Optimisation of Resource Allocation in Heterogeneous Wireless Networks Using Deep Reinforcement Learning
Oluwaseyi Giwa, Jonathan Shock, Jaco Du Toit, Tobi Awodumila
TL;DR
The paper tackles dynamic resource allocation in HetNets under varying loads and channel conditions by proposing a DRL framework that jointly optimizes transmit power, bandwidth, and scheduling using a multi-objective reward. It formulates the problem as an MDP and compares two state-of-the-art DRL methods, TD3 and PPO, against three heuristics in a realistic, satellite-derived topology with $r_t$ balancing throughput, power, and fairness. Results show DRL approaches outperform heuristic baselines, with TD3 offering faster initial convergence and PPO delivering higher long-term reward, highlighting a trade-off between sample efficiency and ultimate performance.
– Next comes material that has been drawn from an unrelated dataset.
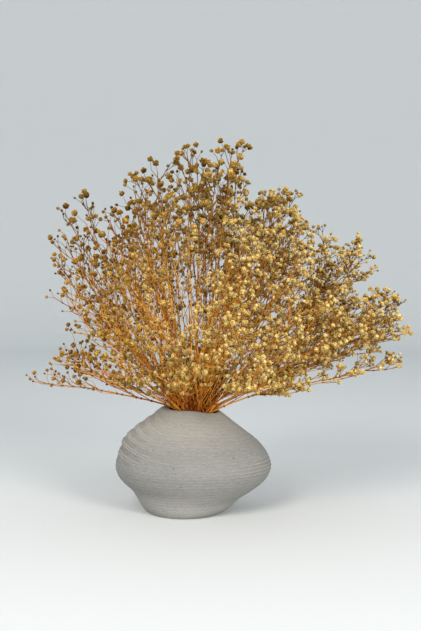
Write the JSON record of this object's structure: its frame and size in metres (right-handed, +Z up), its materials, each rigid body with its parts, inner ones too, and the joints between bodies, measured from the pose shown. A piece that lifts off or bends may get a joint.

The work demonstrates the viability of DRL for next-generation HetNets and points to future directions such as multi-agent coordination and mobility modeling to further enhance practicality.
Abstract
Dynamic resource allocation in heterogeneous wireless networks (HetNets) is challenging for traditional methods under varying user loads and channel conditions. We propose a deep reinforcement learning (DRL) framework that jointly optimises transmit power, bandwidth, and scheduling via a multi-objective reward balancing throughput, energy efficiency, and fairness. Using real base station coordinates, we compare Proximal Policy Optimisation (PPO) and Twin Delayed Deep Deterministic Policy Gradient (TD3) against three heuristic algorithms in multiple network scenarios. Our results show that DRL frameworks outperform heuristic algorithms in optimising resource allocation in dynamic networks. These findings highlight key trade-offs in DRL design for future HetNets.